Raw data:
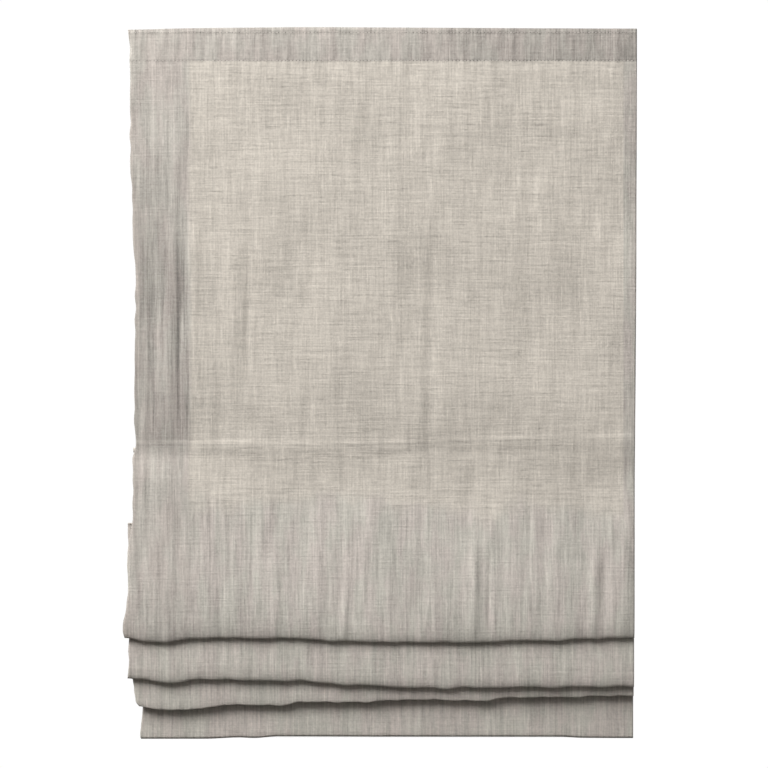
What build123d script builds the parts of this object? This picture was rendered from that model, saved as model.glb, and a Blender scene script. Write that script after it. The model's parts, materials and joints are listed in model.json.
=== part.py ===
from build123d import *
import os

# A corded roman blind, shown part raised: a headrail with a chain-driven cord shaft,
# and one long cloth that hangs in three folds from four stiffening rods.
# X runs along the blind, +Y points at the wall, +Z is up. The origin is the point midway
# between the two wall screw holes, on the wall plane. All sizes are in millimetres.

# ---- cloth
CLOTH_WIDTH = 509.0
CLOTH_T = 0.8  # unlined linen with its creases
CLOTH_LAYER_GAP = 0.6  # air between neighbouring layers of the folded stack
ROD_1_DROP = 422.0  # top edge of the cloth down to the first rod
ROD_2_DROP = 493.0  # top edge down to the second rod, as raised
ROD_PITCH = 15.0  # the raised rods stack this far apart
FOLD_CLOTH = 308.0  # cloth between one rod and the next
TAIL_CLOTH = 189.0  # drop from the last rod to the hem
TAIL_SET_BACK = 7.0  # the last run of cloth slopes back this far below the cord orbs
TAIL_SLOPE_START = 20.0  # below the last rod
TAIL_SLOPE_H = 66.0
CLOTH_ABOVE_BRACKET = 1.0
BODY_GAP = 0.4  # air between pieces that slide past each other

# ---- rods, pockets, rings and cords
ROD_R = 2.0
ROD_INSET = 6.0  # rod end to cloth edge
POCKET_T = 0.4
POCKET_CLEARANCE = 0.1
POCKET_INSET = 3.0
RING_WIRE_R = 1.0
RING_R = 5.6  # to the middle of the ring's wire
RING_CLIP_T = 0.9
RING_CLIP_W = 6.0
RING_GAP = 0.1
CORD_R = 0.6
CORD_INSET = 99.5  # cloth edge to a lift cord
ORB_R = 4.5
ORB_H = 12.0
ORB_DROP = 3.0  # ring plane down to the top of the cord orb

# ---- bottom hem and its weight bar
BAR_W = 22.0
BAR_T = 3.0
BAR_CLEARANCE = 0.2
BAR_INSET = 15.0
HEM_POCKET_H = 32.0
HEM_SEAM_H = 4.0

# ---- headrail
RAIL_DEPTH = 40.0
RAIL_HEIGHT = 30.0
RAIL_T = 1.5
RAIL_LIP = 5.0
RAIL_WALL_GAP = 2.3  # back of the rail to the bracket's back plate
END_INSET = 2.0  # cloth edge to the outside of either end cap
END_CAP_T = 2.5
PLUG_L = 8.0
PLUG_CLEARANCE = 0.2
PLUG_WALL = 2.0
TAPE_T = 1.2
TAPE_W = 28.0
LOOP_TAPE_INSET = 4.0

# ---- cord shaft
SHAFT_SIDE = 5.0
SHAFT_CLEARANCE = 0.1
DRUM_R = 8.0
DRUM_L = 28.0
FLANGE_R = 11.0
FLANGE_T = 1.5
FLANGE_CLEARANCE = 1.0
AXIS_SET_BACK = 0.975  # middle of the rail to the shaft's axis
JOURNAL_R = 5.0
RUNNING_CLEARANCE = 0.05
CRADLE_WALL = 3.0
CRADLE_FLOOR = 1.0
CRADLE_SIDE_H = 8.0
CRADLE_GAP = 0.5  # spool flange to cradle wall
CORD_OFF_CENTRE = 8.0  # spool centre to the cord that leaves it
SLOT_L = 12.0
SLOT_W = 6.0
TURN_PITCH = 1.25

# ---- chain control
HOUSING_L = 17.5
HOUSING_WALL = 2.0
BEARING_WALL = 6.0
SPRING_L = 2.8
SPRING_T = 1.2
SPRING_CLEARANCE = 0.1
WHEEL_R = 10.5
WHEEL_W = 8.0
WHEEL_GAP = 0.8
BEADS = 10
BEAD_R = 2.2
CHAIN_SLOT_W = 7.0
CHAIN_ROOM = 5.0  # beside the wheel, for a strand of beads
COVER_PIN_R = 3.0
COVER_SCREW_R = 1.25
SCREW_CLEARANCE = 0.05
SCREW_HEAD_R = 2.3
SCREW_HEAD_T = 1.2
SCREW_L = 9.0

# ---- brackets
PLATE_T = 1.5
BRACKET_W = 20.0
BRACKET_INSET = 49.5  # cloth edge to a bracket's centre
BRACKET_TOP = 18.0  # above the wall screws
BRACKET_FOOT = 12.0  # back plate below the wall screws
SCREW_HOLE_R = 2.25
CEILING_HOLE_Y = -8.0
HOOK_GAP = 0.3
HOOK_REACH = 4.0
LEVER_T = 1.6
LEVER_GAP = 0.2
LEVER_L = 17.0
LEVER_W = 8.0
PIVOT_FROM_LIP = 9.7
CAM_REACH = 3.3  # under the rear lip
CAM_W = 9.0
CAM_T = 3.2
STEM_R = 4.8
RIVET_R = 1.5
RIVET_HEAD_R = 3.0
RIVET_HEAD_T = 0.8

# ---- places that follow from the sizes
half_width = CLOTH_WIDTH / 2
cloth_top = BRACKET_TOP + CLOTH_ABOVE_BRACKET
pocket_in = ROD_R + POCKET_CLEARANCE
pocket_out = pocket_in + POCKET_T
ring_out = RING_R + RING_WIRE_R
layer_pitch = CLOTH_T + CLOTH_LAYER_GAP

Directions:
Return all of the data precisely as it appears.

Solved exercise:
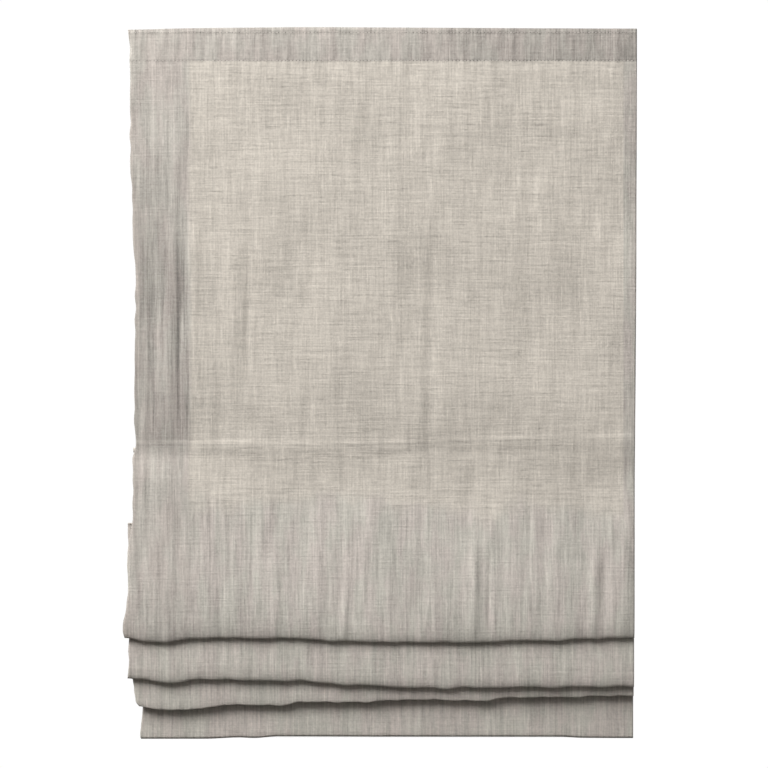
What build123d script builds the parts of this object? This picture was rendered from that model, saved as model.glb, and a Blender scene script. Write that script after it. The model's parts, materials and joints are listed in model.json.
=== part.py ===
from build123d import *
import os

# A corded roman blind, shown part raised: a headrail with a chain-driven cord shaft,
# and one long cloth that hangs in three folds from four stiffening rods.
# X runs along the blind, +Y points at the wall, +Z is up. The origin is the point midway
# between the two wall screw holes, on the wall plane. All sizes are in millimetres.

# ---- cloth
CLOTH_WIDTH = 509.0
CLOTH_T = 0.8  # unlined linen with its creases
CLOTH_LAYER_GAP = 0.6  # air between neighbouring layers of the folded stack
ROD_1_DROP = 422.0  # top edge of the cloth down to the first rod
ROD_2_DROP = 493.0  # top edge down to the second rod, as raised
ROD_PITCH = 15.0  # the raised rods stack this far apart
FOLD_CLOTH = 308.0  # cloth between one rod and the next
TAIL_CLOTH = 189.0  # drop from the last rod to the hem
TAIL_SET_BACK = 7.0  # the last run of cloth slopes back this far below the cord orbs
TAIL_SLOPE_START = 20.0  # below the last rod
TAIL_SLOPE_H = 66.0
CLOTH_ABOVE_BRACKET = 1.0
BODY_GAP = 0.4  # air between pieces that slide past each other

# ---- rods, pockets, rings and cords
ROD_R = 2.0
ROD_INSET = 6.0  # rod end to cloth edge
POCKET_T = 0.4
POCKET_CLEARANCE = 0.1
POCKET_INSET = 3.0
RING_WIRE_R = 1.0
RING_R = 5.6  # to the middle of the ring's wire
RING_CLIP_T = 0.9
RING_CLIP_W = 6.0
RING_GAP = 0.1
CORD_R = 0.6
CORD_INSET = 99.5  # cloth edge to a lift cord
ORB_R = 4.5
ORB_H = 12.0
ORB_DROP = 3.0  # ring plane down to the top of the cord orb

# ---- bottom hem and its weight bar
BAR_W = 22.0
BAR_T = 3.0
BAR_CLEARANCE = 0.2
BAR_INSET = 15.0
HEM_POCKET_H = 32.0
HEM_SEAM_H = 4.0

# ---- headrail
RAIL_DEPTH = 40.0
RAIL_HEIGHT = 30.0
RAIL_T = 1.5
RAIL_LIP = 5.0
RAIL_WALL_GAP = 2.3  # back of the rail to the bracket's back plate
END_INSET = 2.0  # cloth edge to the outside of either end cap
END_CAP_T = 2.5
PLUG_L = 8.0
PLUG_CLEARANCE = 0.2
PLUG_WALL = 2.0
TAPE_T = 1.2
TAPE_W = 28.0
LOOP_TAPE_INSET = 4.0

# ---- cord shaft
SHAFT_SIDE = 5.0
SHAFT_CLEARANCE = 0.1
DRUM_R = 8.0
DRUM_L = 28.0
FLANGE_R = 11.0
FLANGE_T = 1.5
FLANGE_CLEARANCE = 1.0
AXIS_SET_BACK = 0.975  # middle of the rail to the shaft's axis
JOURNAL_R = 5.0
RUNNING_CLEARANCE = 0.05
CRADLE_WALL = 3.0
CRADLE_FLOOR = 1.0
CRADLE_SIDE_H = 8.0
CRADLE_GAP = 0.5  # spool flange to cradle wall
CORD_OFF_CENTRE = 8.0  # spool centre to the cord that leaves it
SLOT_L = 12.0
SLOT_W = 6.0
TURN_PITCH = 1.25

# ---- chain control
HOUSING_L = 17.5
HOUSING_WALL = 2.0
BEARING_WALL = 6.0
SPRING_L = 2.8
SPRING_T = 1.2
SPRING_CLEARANCE = 0.1
WHEEL_R = 10.5
WHEEL_W = 8.0
WHEEL_GAP = 0.8
BEADS = 10
BEAD_R = 2.2
CHAIN_SLOT_W = 7.0
CHAIN_ROOM = 5.0  # beside the wheel, for a strand of beads
COVER_PIN_R = 3.0
COVER_SCREW_R = 1.25
SCREW_CLEARANCE = 0.05
SCREW_HEAD_R = 2.3
SCREW_HEAD_T = 1.2
SCREW_L = 9.0

# ---- brackets
PLATE_T = 1.5
BRACKET_W = 20.0
BRACKET_INSET = 49.5  # cloth edge to a bracket's centre
BRACKET_TOP = 18.0  # above the wall screws
BRACKET_FOOT = 12.0  # back plate below the wall screws
SCREW_HOLE_R = 2.25
CEILING_HOLE_Y = -8.0
HOOK_GAP = 0.3
HOOK_REACH = 4.0
LEVER_T = 1.6
LEVER_GAP = 0.2
LEVER_L = 17.0
LEVER_W = 8.0
PIVOT_FROM_LIP = 9.7
CAM_REACH = 3.3  # under the rear lip
CAM_W = 9.0
CAM_T = 3.2
STEM_R = 4.8
RIVET_R = 1.5
RIVET_HEAD_R = 3.0
RIVET_HEAD_T = 0.8

# ---- places that follow from the sizes
half_width = CLOTH_WIDTH / 2
cloth_top = BRACKET_TOP + CLOTH_ABOVE_BRACKET
pocket_in = ROD_R + POCKET_CLEARANCE
pocket_out = pocket_in + POCKET_T
ring_out = RING_R + RING_WIRE_R
layer_pitch = CLOTH_T + CLOTH_LAYER_GAP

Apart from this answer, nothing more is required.